Moreover, a legal framework that grants presidents unlimited power to cut spending may well provide accompanying powers to expand spending, too. After all, we are describing a world in which common-sense constitutional restraints have broken down, so it is not difficult to imagine the spending flexibility going in both directions. In that scenario, what better way to reward the last election’s voters and bribe those in the next election than by promising Santa Claus-style entitlements, tax credits, infrastructure, and education spending? It should not surprise anyone that removing politicians’ fiscal restraints has tended to expand deficits rather than reduce them.

Again, these scenarios may sound like the stuff of fantasy. Yet from President Barack Obama’s “pen and phone” use of executive orders, to President Joe Biden’s illegal student loan bailouts, and now to President Trump’s impoundment push, we’ve seen how presidents will ultimately stretch any presidential powers in ways that once had barely been imagined. The question is whether it is wise to trust President Trump and his White House successors with an impoundment power strong enough to shatter the separation of powers.

A better way forward.

The case against impoundment is not a case for runaway spending and deficits.
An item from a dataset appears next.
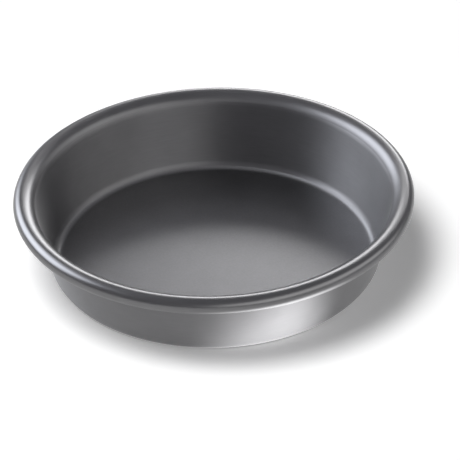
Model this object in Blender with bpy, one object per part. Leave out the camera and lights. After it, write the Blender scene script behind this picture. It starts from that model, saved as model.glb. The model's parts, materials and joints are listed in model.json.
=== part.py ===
"""Deep dish pizza pan: a round tapered shell drawn from one sheet, its rim rolled round a steel rod."""

from math import ceil, cos, hypot, pi, radians, sin, tan

import bmesh
import bpy

# Driving dimensions, in metres and radians
MOUTH_DIAMETER = 0.2286  # inside, at the top of the straight wall: a nine inch pan
DEPTH = 0.0508  # from the rim's crest down to the floor: two inches
WALL_TAPER = radians(12.1)  # the wall's lean outwards from upright
SHEET = 0.0016  # the shell's thickness
CORNER_RADIUS = 0.0064  # the bend from floor to wall, on the food side
ROD_DIAMETER = 0.0064  # the rod that stiffens the rim
ROD_BUTT_GAP = 0.0010  # between the rod's two ends
CLEARANCE = 0.0003  # between rod and sheet, and between the roll's edge and the wall
LIP_EASE = 0.0048  # how much wider the bend from wall to crest is than the roll
TAIL_EASE = 0.0015  # how much wider the roll is on its last quarter, behind the rod

# Facets
ROUND_SEGMENTS = 96
ROD_SIDES = 12
ARC_STEP = radians(20)  # the largest turn of one facet along the profile
SHARP_ANGLE = radians(50)
WELD = 0.00001

# What follows from the driving dimensions
HEIGHT = DEPTH + SHEET
ROLL_RADIUS = ROD_DIAMETER / 2 + CLEARANCE + SHEET
LIP_RADIUS = ROLL_RADIUS + LIP_EASE
TAIL_RADIUS = ROLL_RADIUS + TAIL_EASE
BASE_BEND = CORNER_RADIUS + SHEET
CREST_RADIUS = MOUTH_DIAMETER / 2 + LIP_RADIUS * cos(WALL_TAPER)

# Centres of the profile's bends, as (distance from the axis, height)
LIP_CENTRE = (CREST_RADIUS, HEIGHT - LIP_RADIUS)
ROLL_CENTRE = (CREST_RADIUS, HEIGHT - ROLL_RADIUS)
TAIL_CENTRE = (CREST_RADIUS, HEIGHT - 2 * ROLL_RADIUS + TAIL_RADIUS)
CORNER_CENTRE = (
    CREST_RADIUS
    - (LIP_RADIUS - SHEET + BASE_BEND) / cos(WALL_TAPER)
    - (LIP_CENTRE[1] - BASE_BEND) * tan(WALL_TAPER),
    BASE_BEND,
)

# Directions on those bends, counted from outwards and turning towards upwards
CREST = radians(90)
WALL_INWARD = pi - WALL_TAPER
WALL_OUTWARD = -WALL_TAPER
DOWN = radians(-90)


def clear_scene():
    for item in list(bpy.data.objects):
        bpy.data.objects.remove(item, do_unlink=True)


def metal(name, colour, roughness, metallic):
    made = bpy.data.materials.new(name)
    made.use_nodes = True
    shader = made.node_tree.nodes["Principled BSDF"]
    shader.inputs["Base Color"].default_value = (*colour, 1)
    shader.inputs["Roughness"].default_value = roughness
    shader.inputs["Metallic"].default_value = metallic
    made.diffuse_color = (*colour, 1)
    return made


def anodised_aluminium():
    return metal("anodised_aluminium", (0.095, 0.095, 0.102), roughness=0.36, metallic=0.9)


def bright_steel():
    return metal("bright_steel", (0.52, 0.52, 0.53), roughness=0.35, metallic=1)


def on_arc(centre, radius, angle):
    return (centre[0] + radius * cos(angle), centre[1] + radius * sin(angle))


def arc(centre, radius, start, end):
    """Points of a round stretch, in facets of at most ARC_STEP."""
    steps = max(1, ceil(abs(end - start) / ARC_STEP))
    return [on_arc(centre, radius, start + (end - start) * i / steps) for i in range(steps + 1)]


def room_to_wall(point):
    """Distance from a point behind the rod to the wall's outer face."""
    across = point[0] - LIP_CENTRE[0]
    up = point[1] - LIP_CENTRE[1]
    along_wall = sin(WALL_TAPER) * across + cos(WALL_TAPER) * up
    off_wall = -cos(WALL_TAPER) * across + sin(WALL_TAPER) * up
    reach = hypot(across, up) if along_wall > 0 else off_wall
    return LIP_RADIUS - SHEET - reach


def tail_end():
    """The angle at which the rolled edge reaches the wall, short of it by the clearance."""
    angle = DOWN
    step = radians(0.25)
    while angle - step > -pi:
        if room_to_wall(on_arc(TAIL_CENTRE, TAIL_RADIUS, angle - step)) < CLEARANCE:
            break
        angle -= step
    return angle


def sheet_side(inset):
    """The bends of the sheet, from the floor to the rolled edge, this far behind its food side."""
    return (
        arc(CORNER_CENTRE, CORNER_RADIUS + inset, DOWN, WALL_OUTWARD)
        + arc(LIP_CENTRE, LIP_RADIUS - inset, WALL_INWARD, CREST)
        + arc(ROLL_CENTRE, ROLL_RADIUS - inset, CREST, DOWN)[1:]
        + arc(TAIL_CENTRE, TAIL_RADIUS - inset, DOWN, tail_end())[1:]
    )


def pan_profile():
    """Half the shell's section, from the middle of the floor round the rim to the middle of the base."""
    food_side = sheet_side(0)
    under_side = sheet_side(SHEET)
    return [(0, SHEET), *food_side, *reversed(under_side), (0, 0)]


def spun(profile, closed, sweep):
    """A mesh of the profile turned round the Z axis."""
    bm = bmesh.new()
    verts = [bm.verts.new((across, 0, up)) for across, up in profile]
    ends = verts[1:] + verts[:1] if closed else verts[1:]
    edges = [bm.edges.new(pair) for pair in zip(verts, ends)]
    bmesh.ops.spin(
        bm,
        geom=verts + edges,
        cent=(0, 0, 0),
        axis=(0, 0, 1),
        angle=sweep,
        steps=ROUND_SEGMENTS,
    )
    bmesh.ops.remove_doubles(bm, verts=bm.verts, dist=WELD)
    bmesh.ops.holes_fill(bm, edges=[edge for edge in bm.edges if edge.is_boundary])
    bmesh.ops.recalc_face_normals(bm, faces=bm.faces)
    return bm


def add_object(name, bm, material):
    mesh = bpy.data.meshes.new(name)
    bm.to_mesh(mesh)
    bm.free()
    mesh.shade_smooth()
    mesh.set_sharp_from_angle(angle=SHARP_ANGLE)
    mesh.materials.append(material)
    made = bpy.data.objects.new(name, mesh)
    bpy.context.collection.objects.link(made)
    return made


def make_pan_shell():
    """Floor, wall, lip and roll, all one sheet."""
    return add_object("pan_shell", spun(pan_profile(), closed=False, sweep=2 * pi), anodised_aluminium())


def make_rim_rod():
    """A round rod bent into a ring, its ends butted together inside the roll."""
    turn = 2 * pi / ROD_SIDES
    section = [on_arc(ROLL_CENTRE, ROD_DIAMETER / 2, turn * i) for i in range(ROD_SIDES)]
    ring = spun(section, closed=True, sweep=2 * pi - ROD_BUTT_GAP / CREST_RADIUS)
    return add_object("rim_rod", ring, bright_steel())


clear_scene()
make_pan_shell()
make_rim_rod()
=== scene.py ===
"""Looks of the deep dish pizza pan: a finely turned shell in satin anodised sheet, on a white table."""

import json
from math import ceil, cos, hypot, pi, radians, sin, tan

import bmesh
import bpy
from mathutils import Matrix, Vector


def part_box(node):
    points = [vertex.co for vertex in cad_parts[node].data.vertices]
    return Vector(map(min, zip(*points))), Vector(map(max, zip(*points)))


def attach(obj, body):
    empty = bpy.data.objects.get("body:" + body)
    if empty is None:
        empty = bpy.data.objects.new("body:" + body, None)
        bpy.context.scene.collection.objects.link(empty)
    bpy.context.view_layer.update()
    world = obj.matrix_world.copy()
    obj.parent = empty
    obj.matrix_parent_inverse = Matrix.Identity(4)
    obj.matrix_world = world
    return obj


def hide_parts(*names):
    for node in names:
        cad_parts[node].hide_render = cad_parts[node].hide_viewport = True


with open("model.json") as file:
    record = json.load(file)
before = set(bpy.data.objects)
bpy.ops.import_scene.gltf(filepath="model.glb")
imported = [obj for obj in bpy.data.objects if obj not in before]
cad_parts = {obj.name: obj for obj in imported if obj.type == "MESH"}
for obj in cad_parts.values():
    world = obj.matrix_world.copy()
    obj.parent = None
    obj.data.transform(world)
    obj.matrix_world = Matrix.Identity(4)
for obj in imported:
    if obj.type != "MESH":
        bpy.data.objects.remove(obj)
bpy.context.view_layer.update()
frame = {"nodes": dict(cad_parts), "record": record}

# Sizes that the frame gives, in metres
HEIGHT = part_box("pan_shell")[1].z
ROD_LOW, ROD_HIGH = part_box("rim_rod")
SHEET = next(mount["pos_m"][2] for mount in frame["record"]["mounts"] if mount["name"] == "floor")
ROD_RADIUS = (ROD_HIGH.z - ROD_LOW.z) / 2
CREST_RADIUS = ROD_HIGH.x - ROD_RADIUS
ROLL_RADIUS = HEIGHT - (ROD_LOW.z + ROD_HIGH.z) / 2

# Sizes of the shell's bends, as its solid has them
WALL_TAPER = radians(12.1)  # the wall's lean outwards from upright
CORNER_RADIUS = 0.0064  # the bend from floor to wall, on the food side
LIP_EASE = 0.0048  # how much wider the bend from wall to crest is than the roll
TAIL_EASE = 0.0015  # how much wider the roll is on its last quarter, behind the rod
EDGE_GAP = 0.0003  # between the roll's edge and the wall
EDGE_ROUNDING = 0.0003  # how far the sheet's worn end bulges

# What follows from them
LIP_RADIUS = ROLL_RADIUS + LIP_EASE
TAIL_RADIUS = ROLL_RADIUS + TAIL_EASE
BASE_BEND = CORNER_RADIUS + SHEET

# Centres of the profile's bends, as (distance from the axis, height)
LIP_CENTRE = (CREST_RADIUS, HEIGHT - LIP_RADIUS)
ROLL_CENTRE = (CREST_RADIUS, HEIGHT - ROLL_RADIUS)
TAIL_CENTRE = (CREST_RADIUS, HEIGHT - 2 * ROLL_RADIUS + TAIL_RADIUS)
CORNER_CENTRE = (
    CREST_RADIUS
    - (LIP_RADIUS - SHEET + BASE_BEND) / cos(WALL_TAPER)
    - (LIP_CENTRE[1] - BASE_BEND) * tan(WALL_TAPER),
    BASE_BEND,
)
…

Trump has already cut spending by $9 billion by using his legitimate rescission authority to send Congress a list of enacted expenditures that he would like the House and Senate to repeal. This rescission power could be strengthened by requiring that presidential rescission requests receive a standalone House and Senate vote even if lawmakers would rather ignore them (a proposal known as “expedited rescission”). Additionally, Congress is free to specify that certain appropriations give the executive branch discretion to spend less than the appropriated amount. Finally, Congress could enact more sequestrations into budget law, whereby spending and deficit overages trigger automatic across-the-board spending cuts. These options are legal because they do not override Congress or the enacted language in spending bills.

Ultimately, the central barrier to major spending and deficit reduction is “we the people.” Voters punish any politician who even suggests addressing the growing Social Security and Medicare shortfalls, raising taxes, or skimping on spending priorities such as defense, veterans, border control, safety net, education, and infrastructure. The electorate demands that elected officials provide endless tax cuts, more spending, and somehow a balanced budget. The answer to runaway spending is not to eviscerate Congress and the vital separation of powers, but rather for voters to participate more responsibly in our representative democracy.